The problem with stepped bottom boats, build at the time from wood, were structural: they often broke up at speed.

Therefore, the rules for the Gold Cup races were changed in the 1920's to disallow stepped bottom hulls. The first non-step bottom boat to win the Gold Cup was that most beautiful Baby Bootlegger. But it actually finished second in the race to another Crouch design that had a shingled bottom that was a "cheater" in that while steps and shingles were outlawed, boats could be lapstrake, so Crouch just turned the lapstrakes at an extreme angle, to effectively have lots of angled steps. After the race, the officials disqualified the faster boat.

So it was always known that stepped hulls were faster.

About 1930, the Gold Cup rules were again changed, to again allow stepped and shingled bottoms. Many of the fastest boats of the 20's were retrofitted with shingles and became substantially faster, if, in many cases, poor handling leaping monsters.

Stepped offshore deep vee bottoms were common in the 40s and 50s.
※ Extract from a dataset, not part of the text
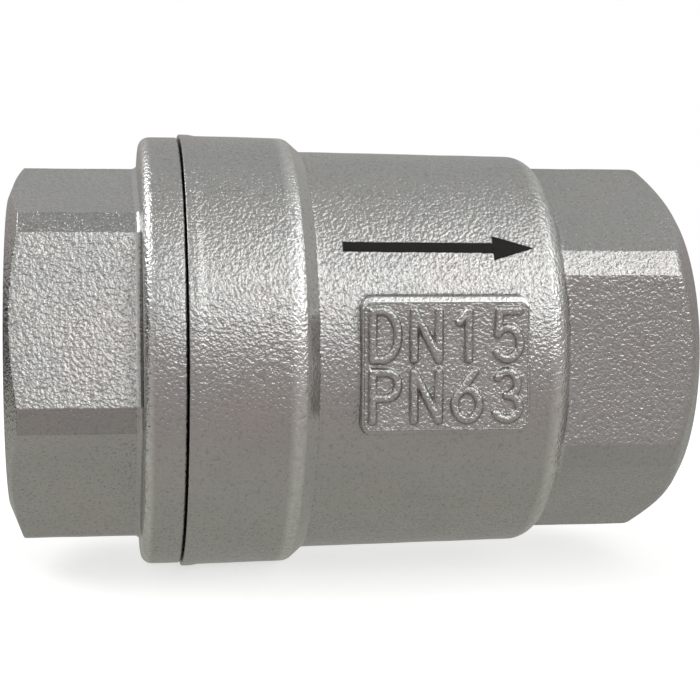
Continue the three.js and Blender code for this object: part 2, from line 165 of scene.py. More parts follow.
def hexagon(flats, corner_flat, rounding, turn=0.0, spacing=0.75):
    """Angles and radii around a wrench hexagon whose flats face -Y and +Y before it is turned."""
    reach = flats / math.sqrt(3) - corner_flat / 2 * math.tan(math.radians(30))
    corners = []
    for k in range(6):
        a = math.radians(60 * k + 30)
        cosine, sine = math.cos(a), math.sin(a)
        for along in (-corner_flat / 2, corner_flat / 2):
            corners.append([reach * cosine - along * sine, reach * sine + along * cosine])
    outline = round_corners(np.array(corners)[:, None, :], [rounding] * len(corners), 4)
    outline = subdivide(outline, lambda _: spacing)[:, 0]
    angles = np.arctan2(outline[:, 1], outline[:, 0]) + math.radians(turn)
    return angles, np.hypot(outline[:, 0], outline[:, 1])


def section(corners, columns, steps, longest=lambda _: ROW_GAP):
    """The rounded section of a turned or hexagonal piece, as (row, column, [x, r])."""
    wide = [[np.broadcast_to(x, columns), np.broadcast_to(r, columns)] for x, r, _ in corners]
    points = np.array(wide)
    points = points.transpose(0, 2, 1).astype(float)
    return subdivide(round_corners(points, [fillet for _, _, fillet in corners], steps), longest)


def swept(rows, angles):
    """Turns a section about the flow axis: (row, column, [x, r]) to points."""
    x, r = rows[..., 0], rows[..., 1]
    return np.stack([x, r * np.cos(angles), r * np.sin(angles)], axis=-1)


def round_angles(columns):
    return np.arange(columns) * 2 * math.pi / columns


def lathe(name, corners, material, columns=120):
    """A turned piece."""
    return closed_piece(name, swept(section(corners, columns, 4), round_angles(columns)), [material])


def closed_piece(name, points, materials, face_material=None):
    """A closed mesh over swept points, whose grid joins up both ways."""
    faces = grid_faces(*points.shape[:2], True, True)
    return outward(new_piece(name, points.reshape(-1, 3), faces, materials, face_material))


def grid_border(rows, columns):
    """Numbers of the points round the border of a grid, in order."""
    down = [(i, 0) for i in range(rows)]
    across = [(rows - 1, j) for j in range(1, columns)]
    up = [(i, columns - 1) for i in range(rows - 2, -1, -1)]
    back = [(0, j) for j in range(columns - 2, 0, -1)]
    return np.array([i * columns + j for i, j in down + across + up + back])


def outward(obj):
    """Turns a closed mesh's faces outwards."""
    mesh = obj.data
    points = np.array([v.co for v in mesh.vertices])
    mesh.calc_loop_triangles()
    tris = np.array([t.vertices for t in mesh.loop_triangles])
    a, b, c = points[tris[:, 0]], points[tris[:, 1]], points[tris[:, 2]]
    if np.einsum("ij,ij->i", a, np.cross(b, c)).sum() < 0:
        mesh.flip_normals()
    return obj


def join(name, parts):
    """Joins meshes that share their list of materials into the first of them."""
    bpy.ops.object.select_all(action="DESELECT")
    for part in parts:
        part.select_set(True)
    bpy.context.view_layer.objects.active = parts[0]
    bpy.ops.object.join()
    parts[0].name = name
    parts[0].select_set(False)
    return parts[0]


def apply_modifiers(obj):
    """Replaces the mesh with what its modifiers make of it."""
    graph = bpy.context.evaluated_depsgraph_get()
    mesh = bpy.data.meshes.new_from_object(obj.evaluated_get(graph))
    obj.modifiers.clear()
    obj.data = mesh
    mesh.polygons.foreach_set("use_smooth", [True] * len(mesh.polygons))
    return obj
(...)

Here is an example of an Italian deep vee offshore racing beast from the early post-war years:

Oops, I don't see a way to post a picture. Its a good one.

Anyway, the fact that many people simply forgot that such stepped hulls were common, is not a reason to imagine that anyone alive today invented them.

There are many museums with ancient stepped hull powerboats, and many books with extensive discussions, and much work done by NACA in the 1920s and 1930s on stepped hulls.

In fact, those famous PT Boats originally had stepped hulls. The later US built ones did not, because gas was cheap for the USA (only), and the non-stepped hulls were stronger.

High speed planning navy boats of all major WW2 combatants (including England, Italy, Germany, Russia, and Japan) had single step bottoms, and a few had multiple step bottoms.